MATERIAL PROVIDED —

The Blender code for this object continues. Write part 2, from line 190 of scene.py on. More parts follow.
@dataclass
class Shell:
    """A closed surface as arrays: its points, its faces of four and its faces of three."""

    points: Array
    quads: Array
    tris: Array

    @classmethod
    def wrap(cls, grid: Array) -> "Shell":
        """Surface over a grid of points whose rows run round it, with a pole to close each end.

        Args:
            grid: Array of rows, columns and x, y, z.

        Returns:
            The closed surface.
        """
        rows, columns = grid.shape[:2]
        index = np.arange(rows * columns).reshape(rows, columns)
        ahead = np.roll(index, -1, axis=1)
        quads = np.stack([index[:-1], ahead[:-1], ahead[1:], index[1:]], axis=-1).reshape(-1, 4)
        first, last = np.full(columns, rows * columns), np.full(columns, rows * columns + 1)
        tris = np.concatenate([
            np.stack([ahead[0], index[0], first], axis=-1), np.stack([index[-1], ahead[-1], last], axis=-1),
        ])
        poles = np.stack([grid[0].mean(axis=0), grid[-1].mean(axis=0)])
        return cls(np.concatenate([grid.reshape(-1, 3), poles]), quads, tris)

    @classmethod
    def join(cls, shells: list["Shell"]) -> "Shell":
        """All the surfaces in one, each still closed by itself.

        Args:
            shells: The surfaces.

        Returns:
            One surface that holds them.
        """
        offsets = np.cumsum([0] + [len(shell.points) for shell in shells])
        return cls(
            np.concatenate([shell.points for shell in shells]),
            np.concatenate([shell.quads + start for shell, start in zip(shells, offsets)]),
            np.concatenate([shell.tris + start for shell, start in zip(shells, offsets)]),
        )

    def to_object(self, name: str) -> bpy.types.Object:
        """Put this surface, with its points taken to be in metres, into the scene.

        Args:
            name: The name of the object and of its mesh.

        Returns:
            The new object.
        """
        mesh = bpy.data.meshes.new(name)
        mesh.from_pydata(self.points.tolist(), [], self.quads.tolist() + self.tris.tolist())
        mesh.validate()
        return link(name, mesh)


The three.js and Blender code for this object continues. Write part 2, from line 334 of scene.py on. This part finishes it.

WHAT THE EXERCISE ASKS —
Extract every line of the records above that contains the word "code".

IN RESPONSE —
The Blender code for this object continues. Write part 2, from line 190 of scene.py on. More parts follow.
The three.js and Blender code for this object continues. Write part 2, from line 334 of scene.py on. This part finishes it.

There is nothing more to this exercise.